:: TASK GOAL ::
Word for word, restate every line of the listing that follows.
[START MATERIAL]
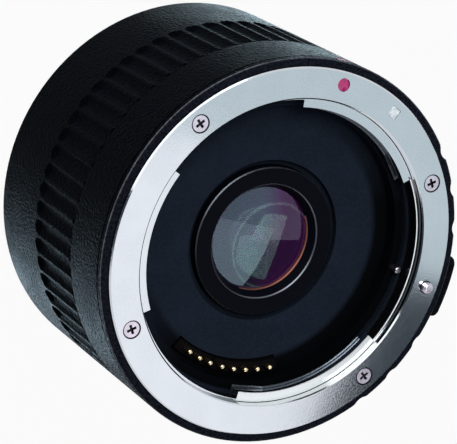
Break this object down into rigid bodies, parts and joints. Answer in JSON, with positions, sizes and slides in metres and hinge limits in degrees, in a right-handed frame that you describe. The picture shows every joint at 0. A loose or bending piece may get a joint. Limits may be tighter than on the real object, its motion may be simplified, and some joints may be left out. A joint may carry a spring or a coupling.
{
  "type": "camera teleconverter",
  "caption": "Short black barrel with a female bayonet, lens and sprung contacts in front and a male bayonet behind; a side slide draws the lock pin in.",
  "frame": {"origin": "centre of the rear mounting face, the flange that meets the camera", "axes": "+Z along the optical axis towards the lens side, +Y towards the red index mark, +X towards the lock pin and its release slide"},
  "size_m": [0.0706, 0.068, 0.0511],
  "materials": {
    "ring_metal": "satin chrome on a metal bayonet ring",
    "screw_steel": "bright nickel-plated steel",
    "spring_steel": "plain spring steel",
    "barrel_paint": "black crinkle paint on aluminium",
    "frame_plastic": "black glass-filled moulding",
    "black_alloy": "black anodised aluminium",
    "baffle_black": "matt blue-black",
    "knob_plastic": "fine matt black",
    "contact_plastic": "smooth black moulding",
    "contact_gold": "gold-plated",
    "coated_glass": "polished with a green and magenta coating",
    "red_mark": "glossy crimson inlay",
    "white_mark": "off-white inlay",
    "flex_film": "amber film",
    "board_green": "solder-mask green"
  },
  "bodies": {
    "housing": {"front_mount_ring": "ring_metal", "front_mount_screws": "screw_steel", "mount_leaf_spring": "spring_steel", "rotation_stop_pin": "screw_steel", "red_index_dot": "red_mark", "white_index_square": "white_mark", "front_barrel": "barrel_paint", "rear_barrel": "barrel_paint", "barrel_index_marks": "red_mark", "chassis": "frame_plastic", "mount_spacer": "frame_plastic", "front_baffle": "baffle_black", "front_retaining_ring": "black_alloy", "lens_cell": "black_alloy", "glass_spacer_1": "black_alloy", "glass_spacer_2": "black_alloy", "glass_spacer_3": "black_alloy", "rear_retaining_ring": "black_alloy", "cell_screws": "screw_steel", "front_contact_block": "contact_plastic", "front_contact_cover": "contact_plastic", "contact_block_screws": "screw_steel", "flex_circuits": "flex_film", "circuit_board": "board_green", "control_chip": "contact_plastic", "board_screws": "screw_steel", "rear_contact_block": "contact_plastic", "rear_contact_pads": "contact_gold", "rear_mount": "ring_metal", "rear_mount_screws": "screw_steel", "spigot_liner": "baffle_black", "rear_baffle": "baffle_black", "release_spring": "spring_steel", "lens_element_1": "coated_glass", "lens_element_2": "coated_glass", "lens_element_3": "coated_glass", "lens_element_4": "coated_glass", "lens_element_5": "coated_glass", "lens_element_6": "coated_glass", "lens_element_7": "coated_glass", "contact_spring_1": "spring_steel", "contact_spring_2": "spring_steel", "contact_spring_3": "spring_steel", "contact_spring_4": "spring_steel", "contact_spring_5": "spring_steel", "contact_spring_6": "spring_steel", "contact_spring_7": "spring_steel", "contact_spring_8": "spring_steel"},
    "release_slide": {"release_knob": "knob_plastic", "release_arm": "screw_steel", "release_arm_screws": "screw_steel", "lock_pin": "screw_steel"},
    "contact_1": {"contact_pin_1": "contact_gold"},
    "contact_2": {"contact_pin_2": "contact_gold"},
    "contact_3": {"contact_pin_3": "contact_gold"},
    "contact_4": {"contact_pin_4": "contact_gold"},
    "contact_5": {"contact_pin_5": "contact_gold"},
    "contact_6": {"contact_pin_6": "contact_gold"},
    "contact_7": {"contact_pin_7": "contact_gold"},
    "contact_8": {"contact_pin_8": "contact_gold"}
  },
  "joints": [
    {"name": "release_travel", "type": "slide", "parent": "housing", "child": "release_slide", "axis": [0, 0, -1], "range_m": [0, 0.002], "stiffness_N_per_m": 1200, "deforming": ["release_spring"]},
    {"name": "contact_1_press", "type": "slide", "parent": "housing", "child": "contact_1", "axis": [0, 0, -1], "range_m": [0, 0.001], "stiffness_N_per_m": 600, "deforming": ["contact_spring_1"]},
    {"name": "contact_2_press", "type": "slide", "parent": "housing", "child": "contact_2", "axis": [0, 0, -1], "range_m": [0, 0.001], "stiffness_N_per_m": 600, "deforming": ["contact_spring_2"]},
    {"name": "contact_3_press", "type": "slide", "parent": "housing", "child": "contact_3", "axis": [0, 0, -1], "range_m": [0, 0.001], "stiffness_N_per_m": 600, "deforming": ["contact_spring_3"]},
    {"name": "contact_4_press", "type": "slide", "parent": "housing", "child": "contact_4", "axis": [0, 0, -1], "range_m": [0, 0.001], "stiffness_N_per_m": 600, "deforming": ["contact_spring_4"]},
    {"name": "contact_5_press", "type": "slide", "parent": "housing", "child": "contact_5", "axis": [0, 0, -1], "range_m": [0, 0.001], "stiffness_N_per_m": 600, "deforming": ["contact_spring_5"]},
    {"name": "contact_6_press", "type": "slide", "parent": "housing", "child": "contact_6", "axis": [0, 0, -1], "range_m": [0, 0.001], "stiffness_N_per_m": 600, "deforming": ["contact_spring_6"]},
    {"name": "contact_7_press", "type": "slide", "parent": "housing", "child": "contact_7", "axis": [0, 0, -1], "range_m": [0, 0.001], "stiffness_N_per_m": 600, "deforming": ["contact_spring_7"]},
    {"name": "contact_8_press", "type": "slide", "parent": "housing", "child": "contact_8", "axis": [0, 0, -1], "range_m": [0, 0.001], "stiffness_N_per_m": 600, "deforming": ["contact_spring_8"]}
  ]
}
[END MATERIAL]
:: EXERCISE SOLUTION ::
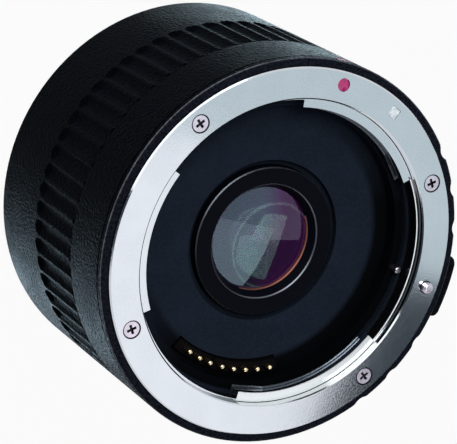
Break this object down into rigid bodies, parts and joints. Answer in JSON, with positions, sizes and slides in metres and hinge limits in degrees, in a right-handed frame that you describe. The picture shows every joint at 0. A loose or bending piece may get a joint. Limits may be tighter than on the real object, its motion may be simplified, and some joints may be left out. A joint may carry a spring or a coupling.
{
  "type": "camera teleconverter",
  "caption": "Short black barrel with a female bayonet, lens and sprung contacts in front and a male bayonet behind; a side slide draws the lock pin in.",
  "frame": {"origin": "centre of the rear mounting face, the flange that meets the camera", "axes": "+Z along the optical axis towards the lens side, +Y towards the red index mark, +X towards the lock pin and its release slide"},
  "size_m": [0.0706, 0.068, 0.0511],
  "materials": {
    "ring_metal": "satin chrome on a metal bayonet ring",
    "screw_steel": "bright nickel-plated steel",
    "spring_steel": "plain spring steel",
    "barrel_paint": "black crinkle paint on aluminium",
    "frame_plastic": "black glass-filled moulding",
    "black_alloy": "black anodised aluminium",
    "baffle_black": "matt blue-black",
    "knob_plastic": "fine matt black",
    "contact_plastic": "smooth black moulding",
    "contact_gold": "gold-plated",
    "coated_glass": "polished with a green and magenta coating",
    "red_mark": "glossy crimson inlay",
    "white_mark": "off-white inlay",
    "flex_film": "amber film",
    "board_green": "solder-mask green"
  },
  "bodies": {
    "housing": {"front_mount_ring": "ring_metal", "front_mount_screws": "screw_steel", "mount_leaf_spring": "spring_steel", "rotation_stop_pin": "screw_steel", "red_index_dot": "red_mark", "white_index_square": "white_mark", "front_barrel": "barrel_paint", "rear_barrel": "barrel_paint", "barrel_index_marks": "red_mark", "chassis": "frame_plastic", "mount_spacer": "frame_plastic", "front_baffle": "baffle_black", "front_retaining_ring": "black_alloy", "lens_cell": "black_alloy", "glass_spacer_1": "black_alloy", "glass_spacer_2": "black_alloy", "glass_spacer_3": "black_alloy", "rear_retaining_ring": "black_alloy", "cell_screws": "screw_steel", "front_contact_block": "contact_plastic", "front_contact_cover": "contact_plastic", "contact_block_screws": "screw_steel", "flex_circuits": "flex_film", "circuit_board": "board_green", "control_chip": "contact_plastic", "board_screws": "screw_steel", "rear_contact_block": "contact_plastic", "rear_contact_pads": "contact_gold", "rear_mount": "ring_metal", "rear_mount_screws": "screw_steel", "spigot_liner": "baffle_black", "rear_baffle": "baffle_black", "release_spring": "spring_steel", "lens_element_1": "coated_glass", "lens_element_2": "coated_glass", "lens_element_3": "coated_glass", "lens_element_4": "coated_glass", "lens_element_5": "coated_glass", "lens_element_6": "coated_glass", "lens_element_7": "coated_glass", "contact_spring_1": "spring_steel", "contact_spring_2": "spring_steel", "contact_spring_3": "spring_steel", "contact_spring_4": "spring_steel", "contact_spring_5": "spring_steel", "contact_spring_6": "spring_steel", "contact_spring_7": "spring_steel", "contact_spring_8": "spring_steel"},
    "release_slide": {"release_knob": "knob_plastic", "release_arm": "screw_steel", "release_arm_screws": "screw_steel", "lock_pin": "screw_steel"},
    "contact_1": {"contact_pin_1": "contact_gold"},
    "contact_2": {"contact_pin_2": "contact_gold"},
    "contact_3": {"contact_pin_3": "contact_gold"},
    "contact_4": {"contact_pin_4": "contact_gold"},
    "contact_5": {"contact_pin_5": "contact_gold"},
    "contact_6": {"contact_pin_6": "contact_gold"},
    "contact_7": {"contact_pin_7": "contact_gold"},
    "contact_8": {"contact_pin_8": "contact_gold"}
  },
  "joints": [
    {"name": "release_travel", "type": "slide", "parent": "housing", "child": "release_slide", "axis": [0, 0, -1], "range_m": [0, 0.002], "stiffness_N_per_m": 1200, "deforming": ["release_spring"]},
    {"name": "contact_1_press", "type": "slide", "parent": "housing", "child": "contact_1", "axis": [0, 0, -1], "range_m": [0, 0.001], "stiffness_N_per_m": 600, "deforming": ["contact_spring_1"]},
    {"name": "contact_2_press", "type": "slide", "parent": "housing", "child": "contact_2", "axis": [0, 0, -1], "range_m": [0, 0.001], "stiffness_N_per_m": 600, "deforming": ["contact_spring_2"]},
    {"name": "contact_3_press", "type": "slide", "parent": "housing", "child": "contact_3", "axis": [0, 0, -1], "range_m": [0, 0.001], "stiffness_N_per_m": 600, "deforming": ["contact_spring_3"]},
    {"name": "contact_4_press", "type": "slide", "parent": "housing", "child": "contact_4", "axis": [0, 0, -1], "range_m": [0, 0.001], "stiffness_N_per_m": 600, "deforming": ["contact_spring_4"]},
    {"name": "contact_5_press", "type": "slide", "parent": "housing", "child": "contact_5", "axis": [0, 0, -1], "range_m": [0, 0.001], "stiffness_N_per_m": 600, "deforming": ["contact_spring_5"]},
    {"name": "contact_6_press", "type": "slide", "parent": "housing", "child": "contact_6", "axis": [0, 0, -1], "range_m": [0, 0.001], "stiffness_N_per_m": 600, "deforming": ["contact_spring_6"]},
    {"name": "contact_7_press", "type": "slide", "parent": "housing", "child": "contact_7", "axis": [0, 0, -1], "range_m": [0, 0.001], "stiffness_N_per_m": 600, "deforming": ["contact_spring_7"]},
    {"name": "contact_8_press", "type": "slide", "parent": "housing", "child": "contact_8", "axis": [0, 0, -1], "range_m": [0, 0.001], "stiffness_N_per_m": 600, "deforming": ["contact_spring_8"]}
  ]
}